In this day and age, families are spending less time together and people are getting more isolated. However, on the hub’s side of the family, they still have a strong sense of kampung spirit. The hub’s cousin was getting married and the clan flew over to Melbourne in full force to celebrate the occasion with them. All 30 of us stayed together under one roof for a couple of days and the kids had a great time playing together. Being a Hainanese family, there was never ending cooking and eating. Most of the cooking were done by the men, and they all had their speciality which they proudly whipped up. Even after a huge dinner, at like 10pm, we started smelling the aroma of curry and we asked incredulously, “Supper? We are stuffed!” And uncle answered, “Lamb curry, for breakfast”.
There were only 3 bathrooms for everyone and we had to take turns. Some had to sleep in what we termed the “workers dorm” which was an outdoor shed converted into sleeping quarters. Yet there were hardly any complains and we had a whole load of fun and laughs.

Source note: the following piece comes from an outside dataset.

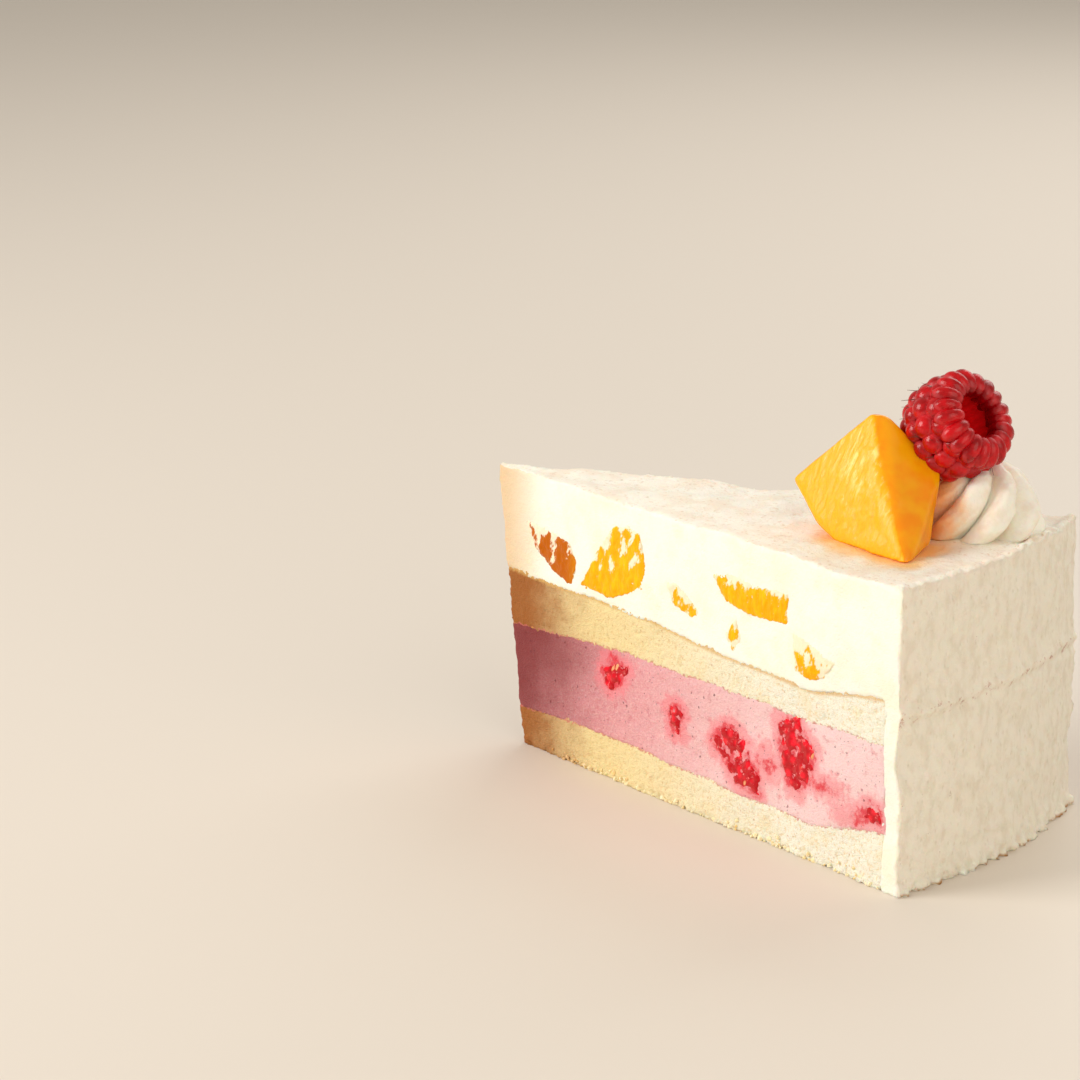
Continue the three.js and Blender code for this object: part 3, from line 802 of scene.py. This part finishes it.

I myself come from a huge family on my dad’s side, with almost 100 extended family members. Sadly, most of us only meet during Chinese New Year and we don’t even remember the names of the new additions (with 6 kids, no one remembers my kids’ names!) For their generation, even though they are cousins, they seem more like strangers. Maybe I should suggest to my cousins that we should organise a simple family trip too, although I can imagine the logistics!
|Mornington Peninsular National Park|
It is heartening to be part of a family that is so close knit. It turned out to be a very enjoyable family vacation spanning 3 generations of kin which I’m sure everyone will remember for a long time to come.